Why you don't want to pass the decorator to view_config via decorator= I have no idea, given that dealing with the differences is the entire purpose of that machinery and the code to support a chain of decorators is entirely boilerplate.

But assuming you didn't, and assuming this isn't an entirely theoretical exercise which we're beating to death, you could write a decorator that assumed *one* signature which also set __module__, and __doc__ and on the function returned from the decorator:

from functools import wraps

def adecorator(wrapped):
    def inner(request):
        print request.url
        return wrapped(request)
    return wraps(wrapped, ('__module__', '__doc__'))(decorator)

@view_config(....)
@adecorator
def view(request):
    ....

- C





On Thursday, June 21, 2012 2:39:57 AM UTC+4, Chris McDonough wrote:

    On 06/20/2012 06:13 PM, Max Avanov wrote:
     > > So I'm lost as to what
     > you mean by "no other way to get access to request object"
     >
     > Because I must
     > - either to follow the official approach provided by Michael (" a
     > consistent signature no matter whether the actual view is a
    method, or a
     > function
     > that accepts either (context, request) or just (request)...")
    with the
     > consequent @view_config(decorator=...) and the chained code snipped.
     > - or use the "classic" way:
     > @decorator1
     > @decorator2
     > @decoratorN
     > @view_config
     > def func()
     >
     > For classic way I use the decorator package -
     > http://micheles.googlecode.com/hg/decorator/documentation.html
    <http://micheles.googlecode.com/hg/decorator/documentation.html> -
    But the
     > classic way allows me only one generic approach to get the request
     > object - via get_current_request, right?

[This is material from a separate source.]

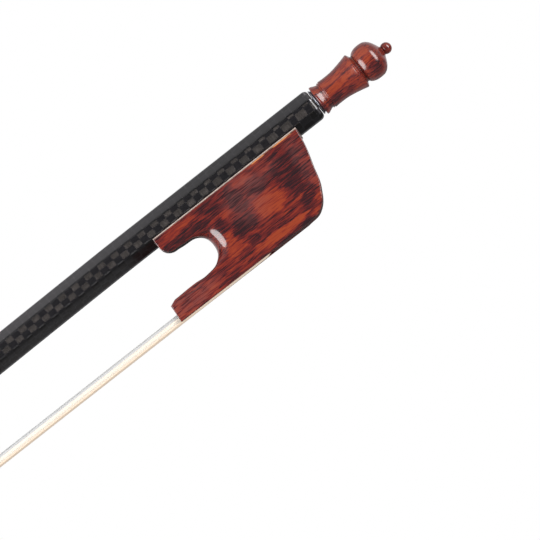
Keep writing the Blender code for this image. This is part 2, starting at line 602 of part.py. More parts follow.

    No! View callable functions must accept at least a request argument.
    There will never be something this that will work as a view callable:

    def func():
    ...

    It just wont work. A view callable must be:

    def func(request):
    ...

    An alternate view callable signature optionally accepts "(context,
    request)" but if your code doesn't use that signature for any of your
    view callables, you won't care. Pyramid view callables can also be
    methods of classes, but if your code doesn't use view classes, you
    won't
    care about that either.

    If you *do* care about reusing a decorator across all of these view
    callable conventions, however, you can use the decorator= argument to
    view_config. The point of the decorator= argument to view_config is to
    provide genericness by accepting a decorator that can use a single
    common call signature for a decorator ("(context, request)"). So you
    can use the following decorator:

    def adecorator(viewcallable):
    def inner(context, request):
    print request.url
    return viewcallable(context, request)
    return inner

    .. against this kind of view configuration ...

    class AView(object):
    def __init__(self, request):
    self.request = request

    @view_config(decorator=adecorator)
    def aview(self):
    return Response('OK')

    .. or this kind ...

    @view_config(decorator=adecorator)
    def aview(request):
    return Response('OK')

    ... or this kind ...

    @view_config(decorator=adecorator)
    def aview(context, request):
    return Response('OK')

    ... or this kind ...

    @view_config(decorator=adecorator)
    class AView(object):
    def __init__(self, request):
    self.request = request

    def __call__(self):
    return Response('OK')

    ... or this kind ...

    class AView(object):
    def __init__(self, context, request):
    self.context = context
    self.request = request

    @view_config(decorator=adecorator)
    def aview(self):
    return Response('OK')

    You get the point. The *same decorator* will work against any view
    callable you define, even though the place it gets used differs:
    against a method of a class, against a class object, against a function
    object, and the associated callable may have different arguments. It
    will still work in all scenarios.

    Since a decorator is just a callable that returns a callable, whether
    you use the package you linked to or not to produce one is irrelevant.
    Even the "@" syntax is just sugar. Instead of:

    @decorator1
    @decorator2
    def func():
    ...

    it could just be:

    def func():
    ...

    func = decorator2(decorator1(func))

    If you're decorating functions or methods that you don't know the
    argument list for, just make the decorator accept *arg, **kw and pass
    those along to the wrapped function from your wrapper function defined
    inside the decorator. That will work for any sort of wrapped function,
    even those for a view callable.

    If you mean you want to create some sort of omniscient decorator that
    can be used for both a view callable *and any other kind of function*,
    but which in both cases requires a request to.. do something.., then,
    yes, you could use get_current_request inside the decorator logic. It'd
    be insane to try to define such a decorator, when you could just create
    one that expected the decorated function to supply the (context,
    request) signature, but you could do it.

    If this all boils down to "why dont you support a sequence rather
    than a
    single function as a valid decorator= argument" because you need to mix
    and match logic in your decorators, please either submit some code that
    makes it so or use the recipe for chained decorators.